Until now, the type of video content that is most consumed on media networks was hard to automate, but continuously improving AI video models are ushering in a new era where content could become a more profitable tech product than software.
5. Conclusion
The future of AI-generated content will create many risks and opportunities.
Fully Automated Future - Visual Crack?
The natural climax for programmable content would be full automation: platforms that automatically generate media that is hyper-personalized for each individual. Instead of being static, a lot of content might also become interactive, with worlds and characters (you talk to) that adapt in real-time to the user. Early examples of this are Google's Genie, which generates playable environments from prompts, and Farcaster's in-feed mini-applications.
AI will become exceptionally good at creating content optimized for engagement. Meta's FAIR research team, for example, developed TRIBE, an AI model that accurately predicts how the human brain will respond to watching movies. This is reminiscent of the dystopian vision of David Foster Wallace's "Infinite Jest," where media is so perfectly and lethally entertaining that anyone who watches it loses all desire for anything else.
Risks
The future of AI-generated content is accompanied by many profound risks.
Job Displacement: The creative industries will face massive disruption and job loss.
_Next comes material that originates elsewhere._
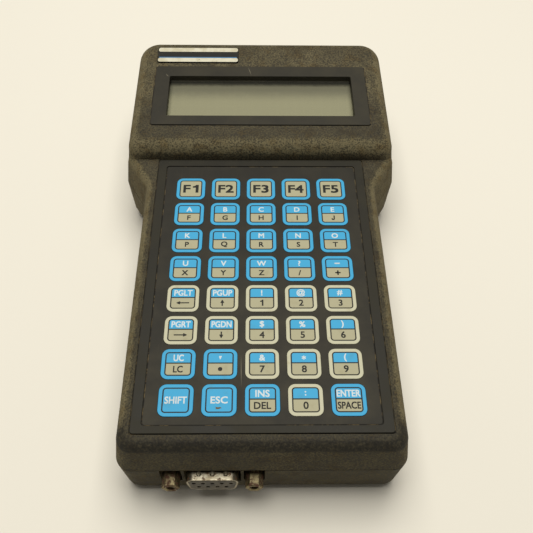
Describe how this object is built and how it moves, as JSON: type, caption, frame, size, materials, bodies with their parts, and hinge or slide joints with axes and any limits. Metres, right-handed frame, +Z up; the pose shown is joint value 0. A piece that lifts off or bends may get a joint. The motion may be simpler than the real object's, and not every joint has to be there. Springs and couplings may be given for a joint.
{
  "type": "handheld data collector",
  "caption": "Handheld data collector with a wide display head, a membrane keypad on a narrower grip and a serial connector on the front end.",
  "frame": {"origin": "middle of the whole object's box, on the plane of the underside", "axes": "+X to the user's right, +Y along the grip from the connector end to the display head, +Z up out of the keys"},
  "size_m": [0.1036, 0.1814, 0.0422],
  "materials": {
    "case_plastic": "fine spark-textured black moulding with khaki dust",
    "trim_plastic": "smooth satin black moulding",
    "overlay_film": "matt printed film",
    "key_ink_blue": "printed sky-blue rim under matt film",
    "key_ink_cream": "printed off-white rim under matt film",
    "circuit_film": "printed switch film",
    "board_laminate": "solder-masked laminate",
    "connector_plate": "tinned steel, spotted with rust",
    "connector_plastic": "moulded insulator, dusty",
    "aged_brass": "tarnished and rust-stained",
    "black_steel": "blackened screw",
    "clear_pane": "clear pane, lightly hazed",
    "display_glass": "olive-grey reflective display",
    "tinplate": "folded tinplate",
    "plate_foil": "printed cream and black foil plate"
  },
  "bodies": {
    "case": {"upper_case": "case_plastic", "lower_case": "case_plastic", "keypad_frame": "trim_plastic", "display_bezel": "trim_plastic", "keypad_overlay": "overlay_film", "keypad_circuit": "circuit_film", "main_board": "board_laminate", "lcd_board": "board_laminate", "connector_shell": "connector_plate", "connector_insulator": "connector_plastic", "jackscrew_left": "aged_brass", "jackscrew_right": "aged_brass", "case_screw_front_left": "black_steel", "case_screw_front_right": "black_steel", "case_screw_rear_left": "black_steel", "case_screw_rear_right": "black_steel", "display_window": "clear_pane", "lcd_glass": "display_glass", "lcd_frame": "tinplate", "nameplate": "plate_foil"},
    "key_f1": {"key_f1": "key_ink_blue"},
    "key_f2": {"key_f2": "key_ink_blue"},
    "key_f3": {"key_f3": "key_ink_blue"},
    "key_f4": {"key_f4": "key_ink_blue"},
    "key_f5": {"key_f5": "key_ink_blue"},
    "key_a_f": {"key_a_f": "key_ink_blue"},
    "key_b_g": {"key_b_g": "key_ink_blue"},
    "key_c_h": {"key_c_h": "key_ink_blue"},
    "key_d_i": {"key_d_i": "key_ink_blue"},
    "key_e_j": {"key_e_j": "key_ink_blue"},
    "key_k_p": {"key_k_p": "key_ink_blue"},
    "key_l_q": {"key_l_q": "key_ink_blue"},
    "key_m_r": {"key_m_r": "key_ink_blue"},
    "key_n_s": {"key_n_s": "key_ink_blue"},
    "key_o_t": {"key_o_t": "key_ink_blue"},
    "key_u_x": {"key_u_x": "key_ink_blue"},
    "key_v_y": {"key_v_y": "key_ink_blue"},
    "key_w_z": {"key_w_z": "key_ink_blue"},
    "key_question_slash": {"key_question_slash": "key_ink_blue"},
    "key_minus_plus": {"key_minus_plus": "key_ink_blue"},
    "key_page_left": {"key_page_left": "key_ink_cream"},
    "key_page_up": {"key_page_up": "key_ink_cream"},
    "key_1": {"key_1": "key_ink_cream"},
    "key_2": {"key_2": "key_ink_cream"},
    "key_3": {"key_3": "key_ink_cream"},
    "key_page_right": {"key_page_right": "key_ink_cream"},
    "key_page_down": {"key_page_down": "key_ink_cream"},
    "key_4": {"key_4": "key_ink_cream"},
    "key_5": {"key_5": "key_ink_cream"},
    "key_6": {"key_6": "key_ink_cream"},
    "key_upper_lower": {"key_upper_lower": "key_ink_blue"},
    "key_quote_dot": {"key_quote_dot": "key_ink_blue"},
    "key_7": {"key_7": "key_ink_cream"},
    "key_8": {"key_8": "key_ink_cream"},
    "key_9": {"key_9": "key_ink_cream"},
    "key_shift": {"key_shift": "key_ink_blue"},
    "key_escape": {"key_escape": "key_ink_blue"},
    "key_insert_delete": {"key_insert_delete": "key_ink_blue"},
    "key_0": {"key_0": "key_ink_cream"},
    "key_enter_space": {"key_enter_space": "key_ink_blue"}
  },
  "joints": [
    {"name": "key_f1_press", "type": "slide", "parent": "case", "child": "key_f1", "axis": [0, 0, -1], "range_m": [0, 0.0004], "stiffness_N_per_m": 1500},
    {"name": "key_f2_press", "type": "slide", "parent": "case", "child": "key_f2", "axis": [0, 0, -1], "range_m": [0, 0.0004], "stiffness_N_per_m": 1500},
    {"name": "key_f3_press", "type": "slide", "parent": "case", "child": "key_f3", "axis": [0, 0, -1], "range_m": [0, 0.0004], "stiffness_N_per_m": 1500},
    {"name": "key_f4_press", "type": "slide", "parent": "case", "child": "key_f4", "axis": [0, 0, -1], "range_m": [0, 0.0004], "stiffness_N_per_m": 1500},
    {"name": "key_f5_press", "type": "slide", "parent": "case", "child": "key_f5", "axis": [0, 0, -1], "range_m": [0, 0.0004], "stiffness_N_per_m": 1500},
    {"name": "key_a_f_press", "type": "slide", "parent": "case", "child": "key_a_f", "axis": [0, 0, -1], "range_m": [0, 0.0004], "stiffness_N_per_m": 1500},
    {"name": "key_b_g_press", "type": "slide", "parent": "case", "child": "key_b_g", "axis": [0, 0, -1], "range_m": [0, 0.0004], "stiffness_N_per_m": 1500},
    {"name": "key_c_h_press", "type": "slide", "parent": "case", "child": "key_c_h", "axis": [0, 0, -1], "range_m": [0, 0.0004], "stiffness_N_per_m": 1500},
    {"name": "key_d_i_press", "type": "slide", "parent": "case", "child": "key_d_i", "axis": [0, 0, -1], "range_m": [0, 0.0004], "stiffness_N_per_m": 1500},
    {"name": "key_e_j_press", "type": "slide", "parent": "case", "child": "key_e_j", "axis": [0, 0, -1], "range_m": [0, 0.0004], "stiffness_N_per_m": 1500},
    {"name": "key_k_p_press", "type": "slide", "parent": "case", "child": "key_k_p", "axis": [0, 0, -1], "range_m": [0, 0.0004], "stiffness_N_per_m": 1500},
    {"name": "key_l_q_press", "type": "slide", "parent": "case", "child": "key_l_q", "axis": [0, 0, -1], "range_m": [0, 0.0004], "stiffness_N_per_m": 1500},
    {"name": "key_m_r_press", "type": "slide", "parent": "case", "child": "key_m_r", "axis": [0, 0, -1], "range_m": [0, 0.0004], "stiffness_N_per_m": 1500},
    {"name": "key_n_s_press", "type": "slide", "parent": "case", "child": "key_n_s", "axis": [0, 0, -1], "range_m": [0, 0.0004], "stiffness_N_per_m": 1500},
    {"name": "key_o_t_press", "type": "slide", "parent": "case", "child": "key_o_t", "axis": [0, 0, -1], "range_m": [0, 0.0004], "stiffness_N_per_m": 1500},
    {"name": "key_u_x_press", "type": "slide", "parent": "case", "child": "key_u_x", "axis": [0, 0, -1], "range_m": [0, 0.0004], "stiffness_N_per_m": 1500},
    {"name": "key_v_y_press", "type": "slide", "parent": "case", "child": "key_v_y", "axis": [0, 0, -1], "range_m": [0, 0.0004], "stiffness_N_per_m": 1500},
    {"name": "key_w_z_press", "type": "slide", "parent": "case", "child": "key_w_z", "axis": [0, 0, -1], "range_m": [0, 0.0004], "stiffness_N_per_m": 1500},
    {"name": "key_question_slash_press", "type": "slide", "parent": "case", "child": "key_question_slash", "axis": [0, 0, -1], "range_m": [0, 0.0004], "stiffness_N_per_m": 1500},
    {"name": "key_minus_plus_press", "type": "slide", "parent": "case", "child": "key_minus_plus", "axis": [0, 0, -1], "range_m": [0, 0.0004], "stiffness_N_per_m": 1500},
    {"name": "key_page_left_press", "type": "slide", "parent": "case", "child": "key_page_left", "axis": [0, 0, -1], "range_m": [0, 0.0004], "stiffness_N_per_m": 1500},
    {"name": "key_page_up_press", "type": "slide", "parent": "case", "child": "key_page_up", "axis": [0, 0, -1], "range_m": [0, 0.0004], "stiffness_N_per_m": 1500},
    {"name": "key_1_press", "type": "slide", "parent": "case", "child": "key_1", "axis": [0, 0, -1], "range_m": [0, 0.0004], "stiffness_N_per_m": 1500},
    {"name": "key_2_press", "type": "slide", "parent": "case", "child": "key_2", "axis": [0, 0, -1], "range_m": [0, 0.0004], "stiffness_N_per_m": 1500},
    {"name": "key_3_press", "type": "slide", "parent": "case", "child": "key_3", "axis": [0, 0, -1], "range_m": [0, 0.0004], "stiffness_N_per_m": 1500},
    {"name": "key_page_right_press", "type": "slide", "parent": "case", "child": "key_page_right", "axis": [0, 0, -1], "range_m": [0, 0.0004], "stiffness_N_per_m": 1500},
    {"name": "key_page_down_press", "type": "slide", "parent": "case", "child": "key_page_down", "axis": [0, 0, -1], "range_m": [0, 0.0004], "stiffness_N_per_m": 1500},
    {"name": "key_4_press", "type": "slide", "parent": "case", "child": "key_4", "axis": [0, 0, -1], "range_m": [0, 0.0004], "stiffness_N_per_m": 1500},
    {"name": "key_5_press", "type": "slide", "parent": "case", "child": "key_5", "axis": [0, 0, -1], "range_m": [0, 0.0004], "stiffness_N_per_m": 1500},
    {"name": "key_6_press", "type": "slide", "parent": "case", "child": "key_6", "axis": [0, 0, -1], "range_m": [0, 0.0004], "stiffness_N_per_m": 1500},
    {"name": "key_upper_lower_press", "type": "slide", "parent": "case", "child": "key_upper_lower", "axis": [0, 0, -1], "range_m": [0, 0.0004], "stiffness_N_per_m": 1500},
    {"name": "key_quote_dot_press", "type": "slide", "parent": "case", "child": "key_quote_dot", "axis": [0, 0, -1], "range_m": [0, 0.0004], "stiffness_N_per_m": 1500},
    {"name": "key_7_press", "type": "slide", "parent": "case", "child": "key_7", "axis": [0, 0, -1], "range_m": [0, 0.0004], "stiffness_N_per_m": 1500},
    {"name": "key_8_press", "type": "slide", "parent": "case", "child": "key_8", "axis": [0, 0, -1], "range_m": [0, 0.0004], "stiffness_N_per_m": 1500},
    {"name": "key_9_press", "type": "slide", "parent": "case", "child": "key_9", "axis": [0, 0, -1], "range_m": [0, 0.0004], "stiffness_N_per_m": 1500},
    {"name": "key_shift_press", "type": "slide", "parent": "case", "child": "key_shift", "axis": [0, 0, -1], "range_m": [0, 0.0004], "stiffness_N_per_m": 1500},
    {"name": "key_escape_press", "type": "slide", "parent": "case", "child": "key_escape", "axis": [0, 0, -1], "range_m": [0, 0.0004], "stiffness_N_per_m": 1500},
    {"name": "key_insert_delete_press", "type": "slide", "parent": "case", "child": "key_insert_delete", "axis": [0, 0, -1], "range_m": [0, 0.0004], "stiffness_N_per_m": 1500},
    {"name": "key_0_press", "type": "slide", "parent": "case", "child": "key_0", "axis": [0, 0, -1], "range_m": [0, 0.0004], "stiffness_N_per_m": 1500},
    {"name": "key_enter_space_press", "type": "slide", "parent": "case", "child": "key_enter_space", "axis": [0, 0, -1], "range_m": [0, 0.0004], "stiffness_N_per_m": 1500}
  ]
}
This disruption is already being felt, as evidenced by the 2023 Hollywood strikes, where AI's role in creative work was a central point of conflict.
The Info-Apocalypse: For news and factual content, the incentive to create polarizing, convincing, and entirely false content could poison our information ecosystem even further.
Concentration of Power: While AI democratizes creation for individuals, those with massive capital can scale content production to unprecedented levels, drowning out smaller voices and advancing their agenda.
Decoupling from Reality: As most of our information diet becomes generated rather than captured, our collective sense of reality may shift and weaken.
Loss of Meaning: Human meaning is often found in genuine connection, purpose, and a shared reality. We are moving from today's para-social relationships, where we at least watch real humans, to para-human relationships with synthetic beings.
The spread of AI-generated content will likely fuel counter-movements focusing on the authentic human experience. This trend is already visible in the rise of raw formats like IRL streaming and could, for example, lead to platforms dedicated exclusively to human-created content. The above-mentioned challenges are also opportunities for entrepreneurs.
A Feast for the Content Programmer
Fundamentally, new technologies always change culture and business, and this one might be especially impactful. As Google's CEO noted, AI may be "more profound than electricity or fire," and such changes reward entrepreneurs and produce generational companies as we have seen with Nvidia, Google, and Apple.
Paradigm shifts like AI always redefine where value is created. The established playbook will likely yield diminishing returns as the most profound opportunities emerge from entirely new categories. This text sketches out one such frontier: the rise of programmable content.